En Ardèche, les garrigues, autrefois entretenues par les petits ruminants, ovins et caprins ont été au fil du temps victimes de l’exode rural. Des centaines d’hectares de végétation ont lentement colonisé les paysages, faisant disparaître la faune et la flore sauvage. La réouverture de ces milieux a permis de réintégrer des cultures intéressantes pour leur conservation. « Quand on démarre un projet sur une garrigue fermée, il faut pratiquement 10 ans pour retrouver le paysage « d’origine ». Cela a été le cas à Bourg-Saint-Andéol », indique Fabrice Etienne, technicien petit gibier et biodiversité à la fédération de chasse de l’Ardèche. Dans le Sud du département, quatre autres secteurs géographiques « monitorés » ont bénéficié de la méthode des indices ponctuels d’abondance (IPA), qui consiste à réaliser l’inventaire des mâles chanteurs de chaque espèce sur un site donné. Celle-ci a permis de constater une amélioration significatives des effectifs de tourterelles des bois, rossignols philomèles et fauvettes méditerranéennes. « Pour la perdrix rouge, on passe d’une densité inférieure à 2-3 couples par 100 ha sur une zone témoin non aménagée à 5 à 10 couples par 100 ha sur une garrigue « réouverte ». Nous réalisons que son absence est vraiment liée à un problème d’habitat. Il suffit de quelques dizaines d’hectares aménagés pour qu’elle retrouve sa place », ajoute le technicien.
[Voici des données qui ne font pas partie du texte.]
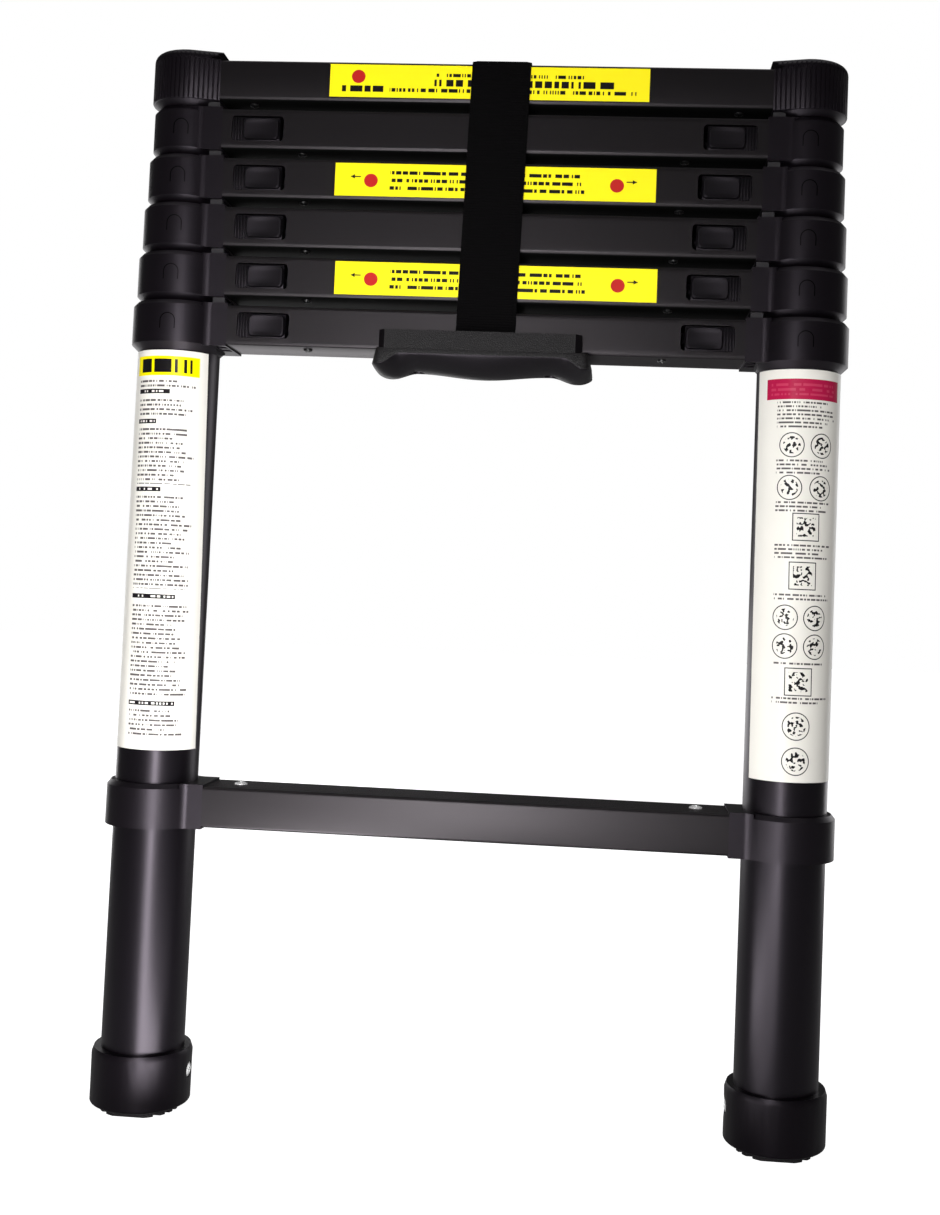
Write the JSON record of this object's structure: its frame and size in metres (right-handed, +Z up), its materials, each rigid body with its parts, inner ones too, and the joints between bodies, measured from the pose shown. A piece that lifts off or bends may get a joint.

Dans les prochaines années, la fédération de chasse ardéchoise souhaite davantage impliquer le monde pastoral en amont de sa démarche, l’écopastoralisme permettant d’entretenir le paysage et de respecter les exigences écologiques de la faune et de la flore sauvage.

Alison Pelotier

Une étude sur le lièvre d’Europe

La fédération départementale de chasse de Saône-et-Loire dénombre depuis 1988 les individus de lièvres d’Europe présents sur son territoire. « Dans le département, deux-cents territoires sont concernés par des plans de gestion qui selon les populations existantes peuvent limiter la chasse à un nombre de jours ou de prélèvements ou à l’utilisation d’un dispositif de marquage (bracelets) », explique Anthony Morlet, technicien cynégétique à la FDC71. Dans le cadre du Réseau nationale d’observation « Lièvre » en partenariat avec l’Office français de la biodiversité (OFB), une soixantaine de territoires de chasse du Val-de-Loire peuvent faire analyser le cristallin de l’œil des lièvres prélevés par le laboratoire mâconnais Agrivalys. « Nous pouvons connaître l’âge des individus et savoir si le taux de reproduction des populations de lièvres sur nos territoires est bon ou mauvais », souligne-t-il. « En 30 ans, le taux de reproduction du lièvre a diminué de moitié. Depuis six ans il a encore baissé. Les derniers résultats (été 2021) ont permis de recenser seulement 44 % de jeunes sur la totalité des prélèvements », conclut le technicien.